[tex]f(x)=\begin{cases}x^2&\text{for }x<0\\x+x^2&\text{for }x\ge0\end{cases}[/tex]
[tex]f'(x)=\begin{cases}2x&\text{for }x<0\\f'(0)&\text{for }x=0\\1+2x&\text{for }x>0\end{cases}[/tex]
In order for [tex]f[/tex] to be differentiable at [tex]x=0[/tex], i.e. for [tex]f'(0)[/tex] to exist, the limit from either side of [tex]x=0[/tex] of [tex]f'(x)[/tex] must be the same. This is not the case, as
[tex]\displaystyle\lim_{x\to0^-}f'(x)=\lim_{x\to0^-}2x=0[/tex]
[tex]\displaystyle\lim_{x\to0^+}f'(x)=\lim_{x\to0^+}(1+2x)=1[/tex]
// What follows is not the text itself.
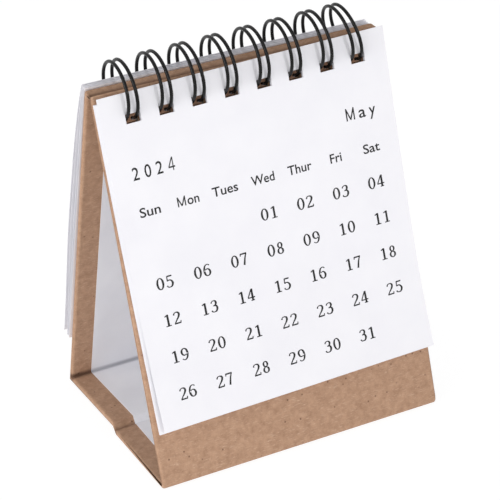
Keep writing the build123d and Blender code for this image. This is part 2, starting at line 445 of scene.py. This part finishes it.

and so [tex]f'(0)[/tex] does not exist.
Meanwhile,
[tex]f''(x)=\begin{cases}2&\text{for }x<0\\f''(0)&\text{for }x=0\\2&\text{for }x>0\end{cases}[/tex]
where
[tex]f''(0)=\displaystyle\lim_{x\to0}\frac{f'(x)-f'(0)}{x-0}=\lim_{x\to0}\frac{f'(x)-f'(0)}x[/tex]
But we found that [tex]f'(0)[/tex] doesn't exist, so this limit also can't exist, which in turn means that [tex]f''(0)[/tex] does not exist.
On the other hand, [tex]g(x)=x^2[/tex] is continuous and differentiable everywhere, so that [tex]g''(x)=2[/tex], and in particular, [tex]g''(0)=2[/tex].